____ MATERIALS PROVIDED

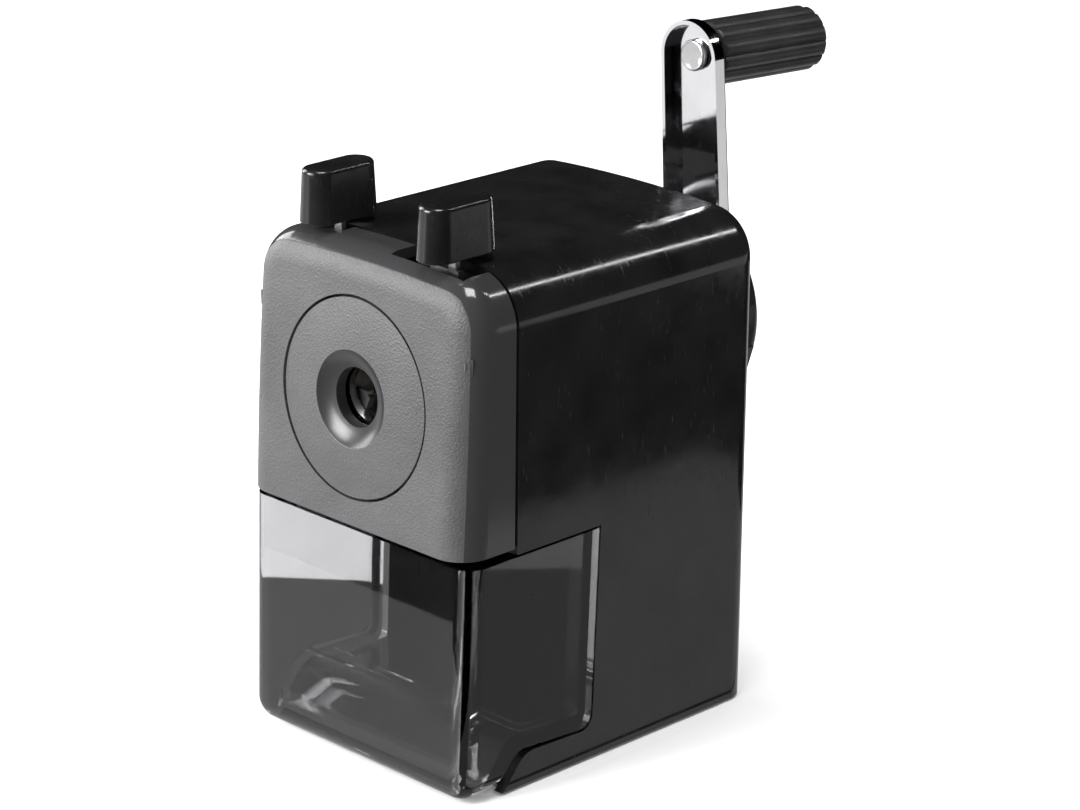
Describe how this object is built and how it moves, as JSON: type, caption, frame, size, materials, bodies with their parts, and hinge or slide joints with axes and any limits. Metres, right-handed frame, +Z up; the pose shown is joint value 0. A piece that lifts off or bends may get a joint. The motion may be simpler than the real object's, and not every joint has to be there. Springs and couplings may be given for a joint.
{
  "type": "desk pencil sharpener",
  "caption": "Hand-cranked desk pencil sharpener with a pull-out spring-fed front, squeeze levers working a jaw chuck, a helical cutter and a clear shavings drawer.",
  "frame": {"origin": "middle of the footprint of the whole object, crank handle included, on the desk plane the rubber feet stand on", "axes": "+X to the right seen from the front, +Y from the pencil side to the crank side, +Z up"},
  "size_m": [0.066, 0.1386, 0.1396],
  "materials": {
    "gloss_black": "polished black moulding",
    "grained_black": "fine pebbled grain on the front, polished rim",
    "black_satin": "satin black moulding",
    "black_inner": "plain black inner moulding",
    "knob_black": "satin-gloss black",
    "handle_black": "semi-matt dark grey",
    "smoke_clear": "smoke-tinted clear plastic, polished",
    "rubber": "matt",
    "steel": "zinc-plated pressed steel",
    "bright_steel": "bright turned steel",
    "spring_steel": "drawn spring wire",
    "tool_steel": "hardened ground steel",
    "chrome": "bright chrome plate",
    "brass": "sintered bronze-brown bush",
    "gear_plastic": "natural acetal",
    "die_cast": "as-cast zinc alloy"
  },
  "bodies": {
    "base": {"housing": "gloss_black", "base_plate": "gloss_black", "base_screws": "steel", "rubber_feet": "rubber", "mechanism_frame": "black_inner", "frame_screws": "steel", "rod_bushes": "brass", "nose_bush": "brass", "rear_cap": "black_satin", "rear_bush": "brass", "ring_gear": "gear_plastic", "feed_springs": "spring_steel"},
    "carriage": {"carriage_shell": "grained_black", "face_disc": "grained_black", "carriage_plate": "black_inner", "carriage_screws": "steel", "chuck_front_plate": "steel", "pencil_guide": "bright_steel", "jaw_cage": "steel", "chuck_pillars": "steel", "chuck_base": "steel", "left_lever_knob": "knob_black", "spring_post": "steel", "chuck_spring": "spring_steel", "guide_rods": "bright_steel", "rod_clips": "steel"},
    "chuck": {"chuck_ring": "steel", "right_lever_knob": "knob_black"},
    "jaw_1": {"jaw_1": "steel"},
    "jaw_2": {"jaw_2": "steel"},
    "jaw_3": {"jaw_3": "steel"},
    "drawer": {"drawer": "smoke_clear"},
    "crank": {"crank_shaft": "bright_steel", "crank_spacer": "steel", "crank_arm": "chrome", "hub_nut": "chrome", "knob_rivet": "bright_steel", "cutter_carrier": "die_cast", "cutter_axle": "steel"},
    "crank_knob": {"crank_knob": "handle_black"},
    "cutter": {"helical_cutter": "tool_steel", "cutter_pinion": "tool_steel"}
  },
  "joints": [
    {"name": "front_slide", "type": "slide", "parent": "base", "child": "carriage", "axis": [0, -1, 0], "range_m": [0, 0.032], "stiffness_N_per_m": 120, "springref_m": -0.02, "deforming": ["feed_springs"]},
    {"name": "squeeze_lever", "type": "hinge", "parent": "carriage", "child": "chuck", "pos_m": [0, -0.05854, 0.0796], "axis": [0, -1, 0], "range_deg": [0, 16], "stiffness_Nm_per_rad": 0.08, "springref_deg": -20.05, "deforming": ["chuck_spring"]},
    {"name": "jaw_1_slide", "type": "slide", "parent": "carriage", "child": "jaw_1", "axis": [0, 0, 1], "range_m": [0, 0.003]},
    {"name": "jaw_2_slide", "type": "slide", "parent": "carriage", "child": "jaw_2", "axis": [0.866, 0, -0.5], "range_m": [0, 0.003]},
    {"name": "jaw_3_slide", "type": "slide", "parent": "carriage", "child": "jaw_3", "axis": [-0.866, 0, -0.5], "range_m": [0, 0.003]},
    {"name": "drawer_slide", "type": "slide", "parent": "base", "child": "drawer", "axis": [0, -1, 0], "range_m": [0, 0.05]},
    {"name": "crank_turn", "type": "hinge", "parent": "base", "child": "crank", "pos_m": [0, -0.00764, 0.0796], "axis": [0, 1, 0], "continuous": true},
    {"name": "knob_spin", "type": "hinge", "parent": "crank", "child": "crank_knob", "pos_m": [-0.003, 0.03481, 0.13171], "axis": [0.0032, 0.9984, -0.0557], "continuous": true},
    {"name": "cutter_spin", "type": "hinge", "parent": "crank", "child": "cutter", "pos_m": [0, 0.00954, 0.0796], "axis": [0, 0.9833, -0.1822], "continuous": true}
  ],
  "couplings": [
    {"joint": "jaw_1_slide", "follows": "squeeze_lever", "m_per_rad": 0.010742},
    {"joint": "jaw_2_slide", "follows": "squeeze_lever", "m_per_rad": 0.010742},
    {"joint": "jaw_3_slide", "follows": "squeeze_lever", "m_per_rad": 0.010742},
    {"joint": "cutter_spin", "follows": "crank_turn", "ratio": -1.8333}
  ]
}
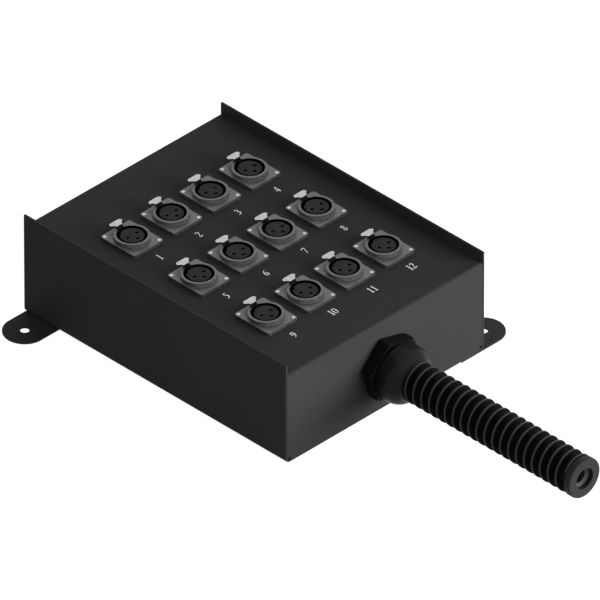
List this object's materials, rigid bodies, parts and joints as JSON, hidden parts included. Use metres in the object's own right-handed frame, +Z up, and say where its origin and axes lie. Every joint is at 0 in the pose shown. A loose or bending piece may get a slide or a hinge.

________
____ MATERIALS PROVIDED

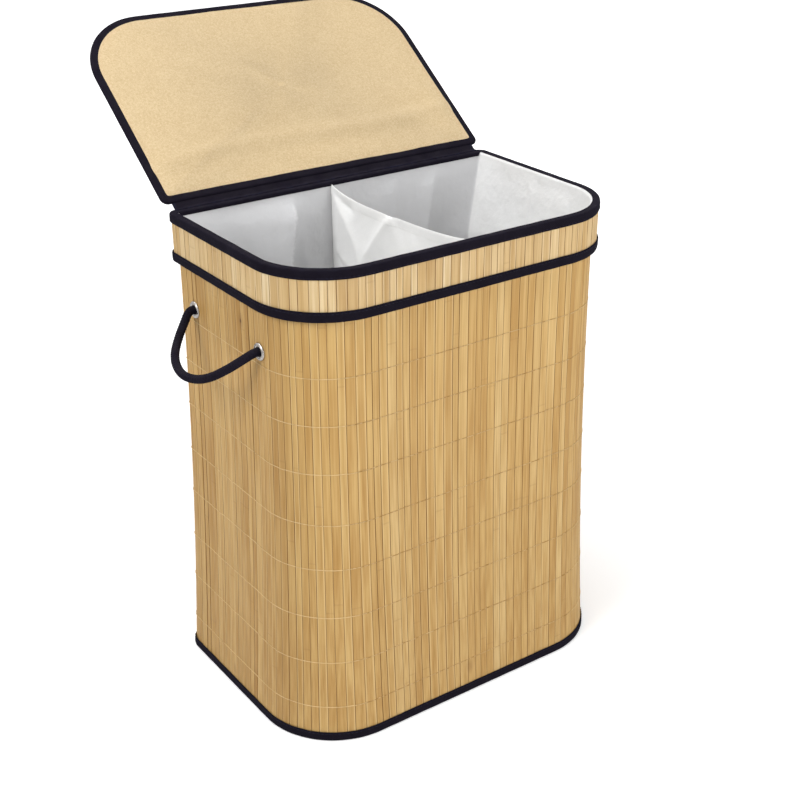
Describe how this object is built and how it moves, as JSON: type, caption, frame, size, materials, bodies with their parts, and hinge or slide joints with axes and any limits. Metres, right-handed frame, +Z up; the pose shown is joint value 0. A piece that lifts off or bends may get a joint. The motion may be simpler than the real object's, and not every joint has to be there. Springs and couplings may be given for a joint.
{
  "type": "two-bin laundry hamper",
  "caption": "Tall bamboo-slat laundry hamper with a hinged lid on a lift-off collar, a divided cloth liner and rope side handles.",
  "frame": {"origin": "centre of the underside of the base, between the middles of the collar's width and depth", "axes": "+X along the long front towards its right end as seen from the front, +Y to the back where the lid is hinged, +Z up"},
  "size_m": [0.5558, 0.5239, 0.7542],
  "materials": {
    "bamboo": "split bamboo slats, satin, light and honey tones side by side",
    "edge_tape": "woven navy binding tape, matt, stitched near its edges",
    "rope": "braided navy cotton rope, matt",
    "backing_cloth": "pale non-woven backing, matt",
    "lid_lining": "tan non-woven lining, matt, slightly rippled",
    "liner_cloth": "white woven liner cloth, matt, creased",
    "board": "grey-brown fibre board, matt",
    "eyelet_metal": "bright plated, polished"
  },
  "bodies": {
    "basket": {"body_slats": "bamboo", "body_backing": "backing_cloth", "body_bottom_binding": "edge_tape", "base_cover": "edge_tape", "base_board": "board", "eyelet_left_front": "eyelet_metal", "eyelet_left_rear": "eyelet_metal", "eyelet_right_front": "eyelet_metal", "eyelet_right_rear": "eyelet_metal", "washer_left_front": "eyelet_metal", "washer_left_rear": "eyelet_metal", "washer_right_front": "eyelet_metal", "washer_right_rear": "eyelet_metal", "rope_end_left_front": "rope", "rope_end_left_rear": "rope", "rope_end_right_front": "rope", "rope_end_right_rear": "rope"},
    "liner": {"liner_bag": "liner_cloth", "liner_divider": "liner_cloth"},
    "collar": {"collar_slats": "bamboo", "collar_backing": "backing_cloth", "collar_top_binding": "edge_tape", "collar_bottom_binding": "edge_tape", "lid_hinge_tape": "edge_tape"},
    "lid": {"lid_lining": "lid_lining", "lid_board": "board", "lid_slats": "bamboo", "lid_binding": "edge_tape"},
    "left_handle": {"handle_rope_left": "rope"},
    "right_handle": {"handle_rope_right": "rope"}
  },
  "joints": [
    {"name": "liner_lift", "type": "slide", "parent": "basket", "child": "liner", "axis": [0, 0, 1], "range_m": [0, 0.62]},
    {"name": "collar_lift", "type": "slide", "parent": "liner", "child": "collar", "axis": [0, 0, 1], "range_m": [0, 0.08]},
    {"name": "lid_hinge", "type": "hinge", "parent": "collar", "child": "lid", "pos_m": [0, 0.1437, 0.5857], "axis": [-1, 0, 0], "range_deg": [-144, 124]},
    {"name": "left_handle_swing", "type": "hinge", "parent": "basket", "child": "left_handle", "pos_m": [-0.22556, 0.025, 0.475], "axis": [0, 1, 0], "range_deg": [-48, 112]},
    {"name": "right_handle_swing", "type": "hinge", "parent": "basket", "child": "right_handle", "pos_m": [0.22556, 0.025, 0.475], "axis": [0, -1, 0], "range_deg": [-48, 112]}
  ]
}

________
____ MATERIALS PROVIDED

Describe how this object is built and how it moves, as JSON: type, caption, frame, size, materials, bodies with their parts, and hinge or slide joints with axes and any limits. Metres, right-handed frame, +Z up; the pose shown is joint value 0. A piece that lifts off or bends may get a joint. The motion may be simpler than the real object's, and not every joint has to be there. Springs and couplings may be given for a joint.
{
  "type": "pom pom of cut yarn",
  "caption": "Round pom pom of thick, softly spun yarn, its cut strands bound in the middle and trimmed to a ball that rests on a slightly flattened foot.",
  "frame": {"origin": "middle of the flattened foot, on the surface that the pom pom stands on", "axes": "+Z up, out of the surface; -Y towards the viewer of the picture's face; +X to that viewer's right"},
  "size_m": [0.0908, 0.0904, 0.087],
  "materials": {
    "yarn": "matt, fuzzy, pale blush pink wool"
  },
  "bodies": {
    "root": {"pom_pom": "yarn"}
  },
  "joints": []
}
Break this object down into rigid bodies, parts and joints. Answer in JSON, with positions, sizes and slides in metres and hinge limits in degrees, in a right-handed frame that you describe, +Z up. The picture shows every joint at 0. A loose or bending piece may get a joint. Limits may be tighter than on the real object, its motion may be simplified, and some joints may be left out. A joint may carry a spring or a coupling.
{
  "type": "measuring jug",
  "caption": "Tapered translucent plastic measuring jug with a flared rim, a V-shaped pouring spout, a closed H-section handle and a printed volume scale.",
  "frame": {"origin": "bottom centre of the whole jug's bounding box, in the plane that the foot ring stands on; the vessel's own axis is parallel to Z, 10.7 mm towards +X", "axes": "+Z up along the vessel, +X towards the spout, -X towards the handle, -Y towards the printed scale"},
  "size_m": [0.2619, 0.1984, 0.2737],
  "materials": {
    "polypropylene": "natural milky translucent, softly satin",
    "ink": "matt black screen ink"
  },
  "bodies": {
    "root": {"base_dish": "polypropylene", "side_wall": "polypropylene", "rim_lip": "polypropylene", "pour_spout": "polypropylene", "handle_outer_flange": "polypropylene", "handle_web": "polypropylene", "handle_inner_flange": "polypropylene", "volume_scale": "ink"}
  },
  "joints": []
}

________

SHORT PROBLEM
Tally the lines of the records holding the word "where", then state only the tally.

COMPLETE ANSWER
2